Das Hauptproblem von Euro-Bonds besteht darin, daß Mitgliedsstaaten ihre Schulden auf Kosten anderer ausdehnen können. Die von Merkel und Sarkozy nun in Paris vorgeschlagene „Schuldenbremse“ für alle Euro-Staaten dürfte wie die No-Bailout-Klausel nur wenige Jahre Bestand haben. Länder wie Italien mit Schulden von 120 Prozent des BIP müßten zudem noch viel höhere Zinsen bezahlen als heute. Die Folge davon wäre, daß sie Druck ausüben würden, die 60-Prozent-Grenze anzuheben.

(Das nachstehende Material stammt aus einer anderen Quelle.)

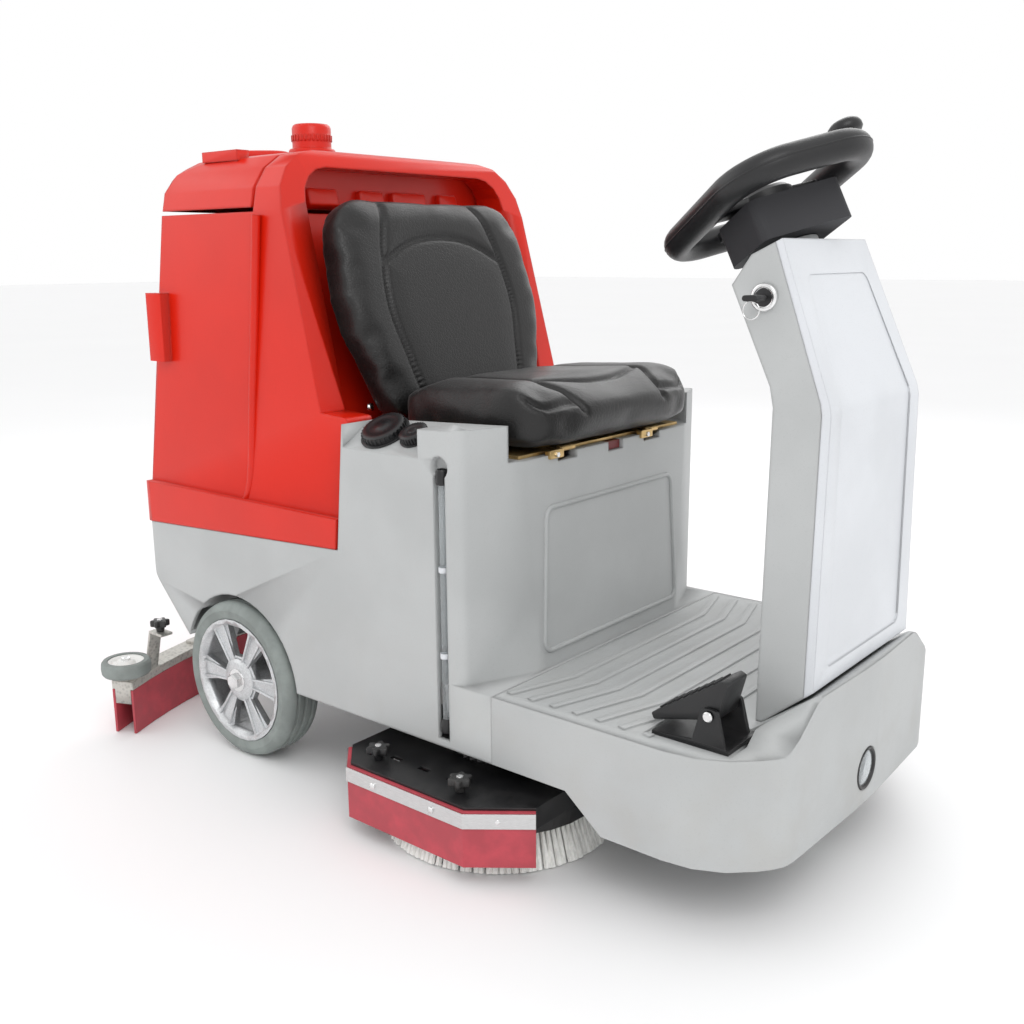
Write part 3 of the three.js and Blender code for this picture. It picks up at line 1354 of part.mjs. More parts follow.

Da alle haften, müßten auch alle bei der Schuldenaufnahme involviert sein. Anders als der Rettungsfonds EFSF bieten Euro-Bonds noch weniger Kontrollmöglichkeiten. Finanzschwache Länder könnten die Ausgabe immer neuer Euro-Bonds mit der Drohung erpressen, sonst alte Schulden aus den „Blue Bonds“ nicht zurückzuzahlen. Um das zu verhindern, müßte also indirekt und direkt in die nationale Autonomie der Finanzpolitik eingegriffen werden. Das Recht zur Verschuldung müßte an eine EU-Wirtschaftsregierung abgetreten werden, die jetzt ebenfalls in Paris verabredet wurde. Die Euro-Zone mutierte so zum Zentralstaat – ob der von Helsinki bis Athen akzeptiert würde?